I'm with you: it seems unlikely that Bieber will be like the Beatles, but who knows?

I just hope there IS a "humanity" in the 22nd century.

Funny: earlier today I drove to San Francisco Airport to pick up a friend. I was cruising down the freeway, listening the radio, and when a commercial comes on, I simply find something else. I landed on "oldies radio" and heard Grand Funk Railroad's "Some Kind of Wonderful," which sold a lot in the 70s, but was universally panned by critics. I remember the tune well from my childhood and never was all that crazy about it. But I listened to it anew - a sort of hard rock version of gospel music - and I thought, "This seems so much BETTER than almost all the stuff that's in the Top 10 these days!" But then, I guess I'm olde.

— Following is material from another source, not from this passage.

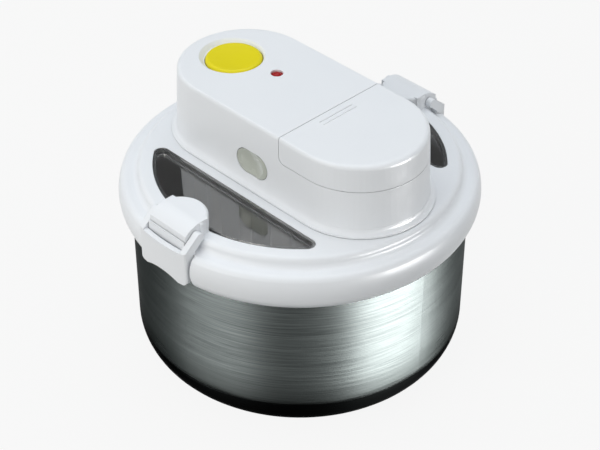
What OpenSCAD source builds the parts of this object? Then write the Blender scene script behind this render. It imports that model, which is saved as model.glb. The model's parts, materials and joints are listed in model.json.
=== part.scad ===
// Battery ice cream maker: a steel bowl, a clipped lid with two windows,
// and a lift-off motor unit that turns a paddle through a hexagon drive.
// Millimetres. The origin is on the table under the bowl's centre.
// +X points to the battery end, the clips are at -Y (front) and +Y (rear).

/* [Bowl] */
// Outer radius of the bowl's wall
bowl_r = 93.4; // [88:0.1:100]
// Height from the table to the top of the rolled rim
bowl_h = 106; // [92:0.5:125]
// Thickness of the steel sheet
steel_t = 0.9; // [0.6:0.1:1.3]
// Outer radius of the corner between wall and base
bowl_corner = 23; // [14:1:30]
// How far the middle of the base is pushed up
base_kick = 1.6; // [0.6:0.1:3]
// Width of the ring that the bowl stands on
foot_w = 8; // [4:1:14]
// Radius of the rolled bead
bead_r = 1.5; // [1:0.1:1.8]
// How far the neck under the bead steps in
neck_depth = 2.2; // [1.6:0.1:3]
// Height of the neck under the bead
neck_h = 8; // [6:0.5:12]

/* [Lid] */
// How far the lid's ring stands out past the bowl's wall
ring_overhang = 6.6; // [5:0.1:10]
// Radius of the ring's bulging outer face
ring_bulge = 16.5; // [13:0.5:22]
// Radius of the rounded edge on top of the ring
ring_round = 4; // [2.5:0.5:5]
// How far the ring hangs below its widest line
ring_drop = 12; // [9:0.5:14]
// Height of the ring's top above its widest line
ring_rise = 9.2; // [8:0.1:11]
// Height of the deck above the ring's widest line
deck_rise = 15; // [14:0.1:18]
// How far the deck's edge lies inside the ring's widest line
deck_inset = 11; // [9:0.5:14]
// Radius of the hollow between ring and deck
cove_r = 3; // [2:0.5:4]
// Thickness of the deck
lid_wall = 2.5; // [2:0.1:3.5]
// Thickness of the skirt that plugs into the bowl
plug_t = 2.4; // [1.6:0.1:3]
// How far the plug skirt reaches below the rim
plug_depth = 7; // [4:0.5:9]
// Radial clearance between bowl and lid
lid_clear = 0.5; // [0.3:0.1:1]
// Thickness of the rubber gasket
gasket_t = 3.4; // [2:0.1:4.5]

/* [Windows] */
// Distance from the centre to the windows' straight edge
window_y = 46.2; // [44.5:0.1:52]
// Radius of the windows' curved edge
window_r = 80.7; // [70:0.1:82]
// Radius of the windows' corners
window_corner = 4.5; // [3:0.1:7]
// Depth of the pane below the deck
window_sink = 3; // [2:0.1:4]
// Thickness of the clear moulding
window_t = 1.5; // [1:0.1:2]
// Width of the ledge that carries the window
window_ledge = 1.6; // [1:0.1:2.5]

/* [Clips] */
// Half width of the bracket's round end
bracket_r = 15; // [12:0.5:18]
// How far the middle of the round end lies inside the ring's edge
bracket_inset = 13; // [11:0.5:15]
// Height of the bracket above the deck
bracket_h = 8.5; // [6:0.5:11]
// Radius of the bracket's top edge
bracket_round = 2; // [1:0.1:3]
// Radius of the hinge pins
pin_r = 1.25; // [1:0.05:1.5]
// How far the hinge pins lie inside the ring's edge
hinge_inset = 11; // [10:0.1:11.5]
// Height of the hinge pins above the deck
hinge_rise = 2.6; // [2.2:0.1:4]
// Width of a hook's arm
arm_w = 3.8; // [3.6:0.1:5]
// Radius of the eye at an arm's end
eye_r = 2.7; // [2.4:0.1:3]
// Thickness of the hook's plate
hook_t = 3; // [2:0.1:3.2]
// Height of the hook's plate
hook_h = 20; // [16:0.5:24]
// How far the hook stands out past the ring
hook_proud = 1.2; // [0.4:0.1:2]
// How far the hook's lower edge is hollowed
hook_sag = 2.8; // [1:0.1:3.5]
// Rounding of the hook's upright edges
hook_edge = 1.4; // [0.8:0.1:1.8]
// Rounding of the hook's lower corners
hook_toe = 3; // [2:0.1:4]
// How far the bracket's top slopes down towards the hook
bracket_slope = 4.2; // [3:0.1:5]
// Height of the step under the bracket's front edge
bracket_step = 3.2; // [2:0.1:4]

/* [Motor unit] */
// Half width of the motor unit's body at its foot
unit_w = 37.7; // [35:0.1:40]
// Half length of the motor unit's body at its foot
unit_e = 82.9; // [78:0.1:84]
// Height of the motor unit
unit_h = 42; // [41:0.1:48]
// How much narrower each side is at the top
side_taper = 0.3; // [0:0.1:1]
// How much shorter each end is at the top
end_taper = 2.4; // [0:0.1:4]
// Height of the rounded top edge
edge_h = 2.6; // [1.5:0.1:4]
// Rounding of the long top edges
side_round = 1.2; // [0.5:0.1:2]
// Rounding of the top edge round the ends
end_round = 3.4; // [1:0.1:5]
// Radius of the flare at the foot
flare_r = 3; // [2:0.1:4]
// Thickness of the lip under the flare
lip_t = 0.9; // [0.6:0.1:1.5]
// Wall of the housing and of the battery cover
shell_t = 2.2; // [1.6:0.1:2.6]
// Gap between the motor unit and the lid
seat_gap = 0.3; // [0.2:0.05:0.6]
// Thickness of the base plate
base_t = 2.3; // [1.8:0.1:3]

/* [Battery cover] */
// Place of the cover's edge along the motor unit
cover_x = 22.5; // [20:0.5:24]
// Height of the cover's side
cover_h = 15; // [12:0.5:17]
// Radius of the cover's lower corners
cover_corner = 4; // [2:0.5:6]
// Gap round the cover
cover_gap = 0.3; // [0.2:0.05:0.5]
// Width of the cover's finger ridges
ridge_l = 24; // [16:1:30]

/* [Start button] */
// Place of the button along the motor unit
button_x = -52; // [-53:0.5:-50]
// Radius of the button
button_r = 16; // [14:0.1:16.4]
// Rounding of the button's shoulder
button_round = 2.2; // [1:0.1:2.4]
// Depth of the finger dish in the button
button_dish = 0.6; // [0.3:0.1:0.9]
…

Cleveland Okie (Tom Jackson) said...


Perhaps those rock critics were unimpressed by title of the album the song came from, "All the Girls of the World Beware!!!"

I would argue -- and maybe it's because I am old -- that rock and pop music is mostly terrible these days, and that your aesthetic judgment is correct. Rock music hit its high point in the 1960s, and at this point the decline cannot be denied.

Cleveland Okie (Tom Jackson) said...

Years ago, when a crummy rock band would inexplicably become successful, I used to assume that the record company had succeeded in getting the band airplay through the application of ad dollars, cash payments to the "right" radio executives or DJs, etc. In the 1980s, no doubt getting MTV to play your song on TV helped. I'm not sure what the mechanism for success would be now.